My experience with foreign academic institutions leads me to be very skeptical of their claims to want to provide Singaporeans with the best that academia can muster.


I fear, despite all the assurances, and because of what I have seen of what corporate America together with the Singapore state has done to my country, that making money is the be-all and end-all of all that is collaborated. I hope you can see why the Yale-NUS venture leaves me suspicious of Yale's motives – whether you are there to educate or simply to line your own pockets. I have never yearned so much to be proven wrong...


Asian values under the guise of Confucianism, have been used by the Singapore government to steer the people away from democracy which, it argues, will hamper economic progress. I argue the opposite – and data bear me out – that openness and accountability, in other words democracy, is essential for the economic advancement of a people.


But that's not the point.


Others argue that democracy is a Western concept not suited to an Eastern culture like Singapore. The irony is that it was the West that subjugated and oppressed Singapore, together with much of Asia, for much of the 19th and 20th centuries. Freedom from colonialism was not given but won; the rebellion was instinctual. In short, the longing for freedom is not Asian or Western – it is primordial.


But that's not the point either.


Humankind must not live in a world where the poor and the elderly live off the crumbs that fall off the rich man's table; where Westerners, with the help of autocratic governments, exploit the locals in the countries that they invest in. Instead, we must work out a way to live in peace and on the premise that human equals human.


That's the point.


For a struggling American worker is no different from a struggling Singaporean worker. We're first and foremost human beings: when oppressed, we long to be free; when exploited, we seek to break that yoke.

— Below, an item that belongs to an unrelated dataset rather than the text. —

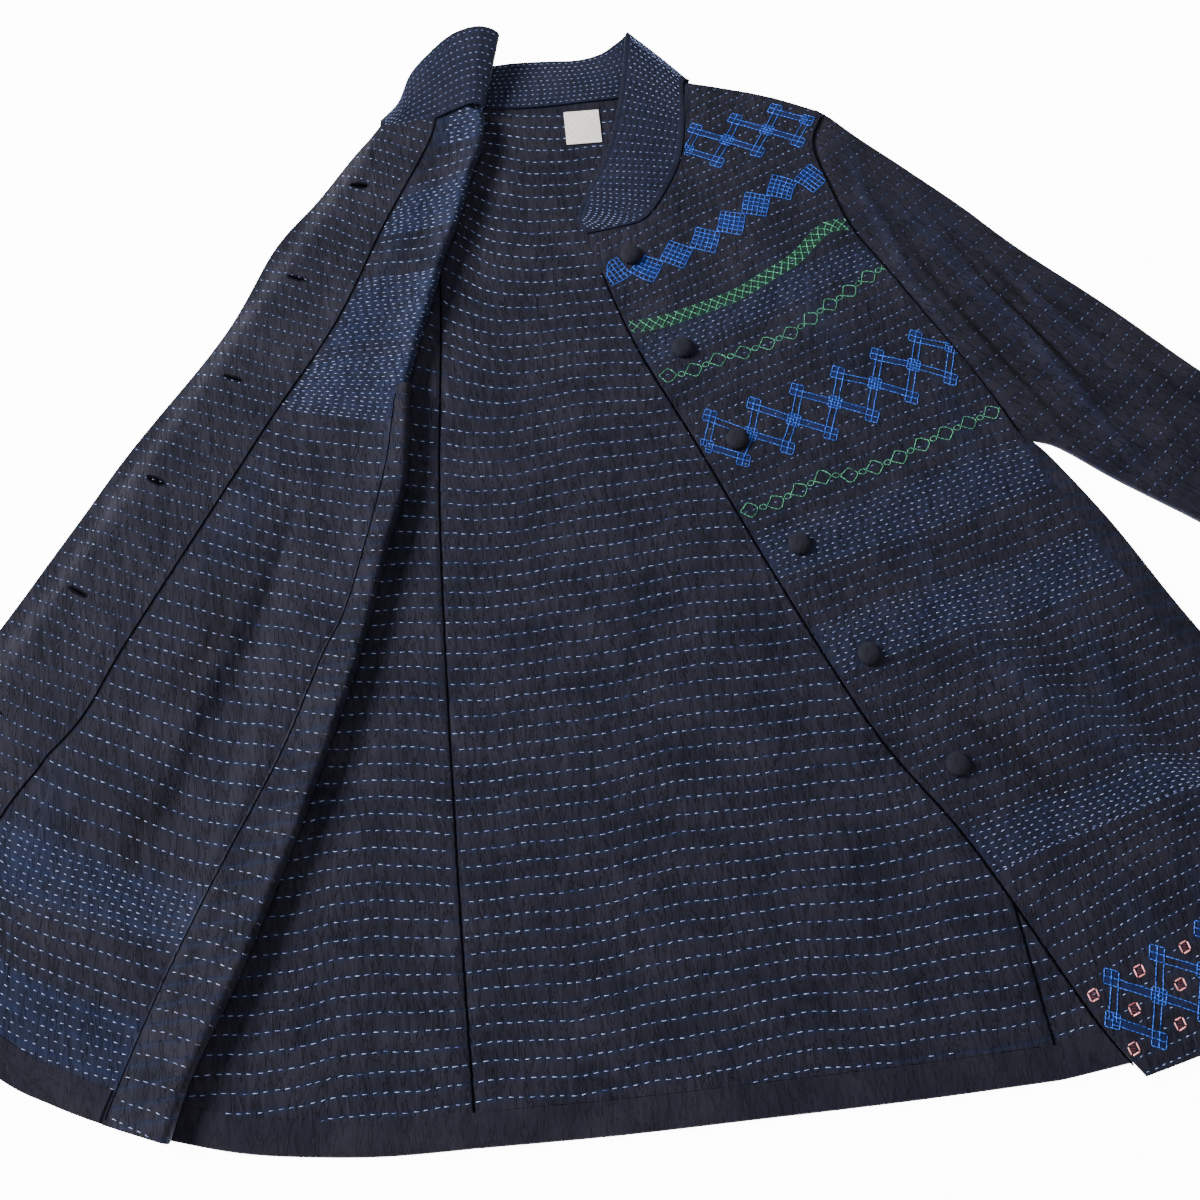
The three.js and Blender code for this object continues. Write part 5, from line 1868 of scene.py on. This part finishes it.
class COAT_OT_stitches(bpy.types.Operator):
    """Stitches every panel that shows, the seams between them, and a few dark lines painted as shadow in
    gaps.
    """
    bl_idname = "coat.stitches"
    bl_label = "Running stitches"

    def execute(self, context):
        build_back_stitches()
        build_right_stitches()
        build_facing_stitches()
        build_left_stitches()
        build_sleeve_stitches()
        build_collar_stitches()
        build_seams_and_painted_shadows()
        return {"FINISHED"}


class COAT_OT_embroidery(bpy.types.Operator):
    """Works the bands of the left front."""
    bl_idname = "coat.embroidery"
    bl_label = "Embroidery"

    def execute(self, context):
        build_embroidery()
        return {"FINISHED"}


class COAT_OT_buttons(bpy.types.Operator):
    """Builds the buttons and the buttonholes."""
    bl_idname = "coat.buttons"
    bl_label = "Buttons"

    def execute(self, context):
        build_buttons()
        build_buttonholes()
        return {"FINISHED"}


class COAT_OT_label(bpy.types.Operator):
    """Builds the blank neck label."""
    bl_idname = "coat.label"
    bl_label = "Label"

    def execute(self, context):
        build_label()
        return {"FINISHED"}


STEPS = (
    COAT_OT_stage,
    COAT_OT_back,
    COAT_OT_fronts,
    COAT_OT_sleeves,
    COAT_OT_collar,
    COAT_OT_hems,
    COAT_OT_stitches,
    COAT_OT_embroidery,
    COAT_OT_buttons,
    COAT_OT_label,
)


class COAT_PT_panel(bpy.types.Panel):
    """Lists the coat's steps and colours in the sidebar."""
    bl_label = "Coat"
    bl_space_type = "VIEW_3D"
    bl_region_type = "UI"
    bl_category = "Coat"

    def draw(self, context):
        for made in STEPS:
            self.layout.operator(made.bl_idname)
        for name in CoatSettings.__annotations__:
            self.layout.prop(context.scene.coat_settings, name)


CLASSES = (CoatSettings, *STEPS, COAT_PT_panel)


def register():
    for made in CLASSES:
        bpy.utils.register_class(made)
    bpy.types.Scene.coat_settings = PointerProperty(type=CoatSettings)


def unregister():
    del bpy.types.Scene.coat_settings
    for made in reversed(CLASSES):
        bpy.utils.unregister_class(made)


def main():
    register()
    for made in STEPS:
        group, name = made.bl_idname.split(".")
        getattr(getattr(bpy.ops, group), name)()
    bpy.context.view_layer.update()


if __name__ == "__main__":
    main()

And if you care enough that education at this revered institution will prepare you for a life that not just enables you to get ahead but to also improve the lot of those around you, of humanity, then you will also care that Yale University not yield on the principles of higher education on which it is founded.


You will want this proud arena of intellection to care that it upholds its reputation of imparting not just knowledge but wisdom – the wisdom that invites one to enter the door of his or her conscience.


I can only hope that as we progress into the future, as the global community becomes more intertwined and our interests become increasingly linked, that our values – the values that people come before profit, rights before riches and wisdom before wealth – will also become inextricably bound."